The challenge lies, not in giving up on our ideas of expertise, but in identifying how we can create groups that both develop shared understanding that enables effective and efficient communication internally but are also open to external contributions. It is not that defining group boundaries doesn’t matter, it is crucial, but that the shape and porosity of those boundaries needs to change. Journals have played a role throughout their history in creating groups, defining boundaries, and validating membership. That role remains important, it is just that the groups, and their cultures, will need to change to compete and survive.
We started 2015 with the idea that the journal was invented in 1665. This morning we heard from Jon Topham that the name was first used in the early 19th century, but for something that doesn’t look much like what we would call a journal today. I believe in 20 years we will still have things called journals, and they will be the means of mediating communications between groups, including professional scholars and interested publics. They’ll look very different from what we have today but their central function, of mediating and expressing identity for groups will remain.

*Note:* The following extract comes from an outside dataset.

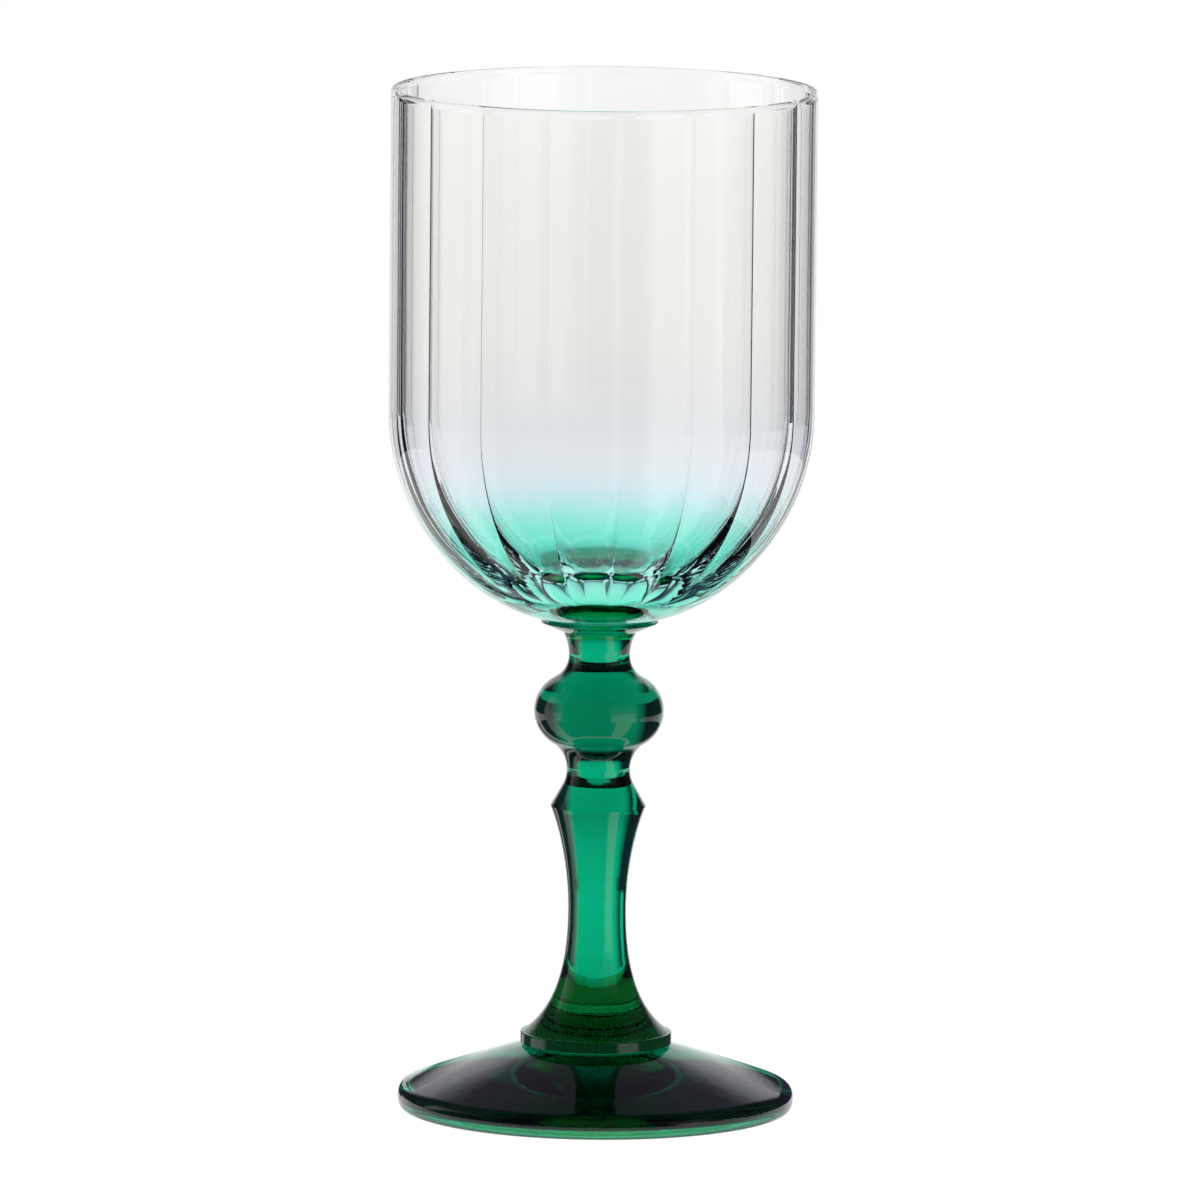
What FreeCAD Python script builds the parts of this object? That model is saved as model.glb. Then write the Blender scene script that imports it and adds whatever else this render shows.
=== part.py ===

* This is not quite true. Martin Eve has called me on skipping too lightly across the language of a set of theoretical frameworks from the humanities without doing sufficient work to completely understand them. I don’t think it is co-incidental that Martin is a cultural and literary scholar who also happens to be a technologist, computer programmer and deeply interested in policy design and implementation, as well as the intersection of symbolic and financial economies.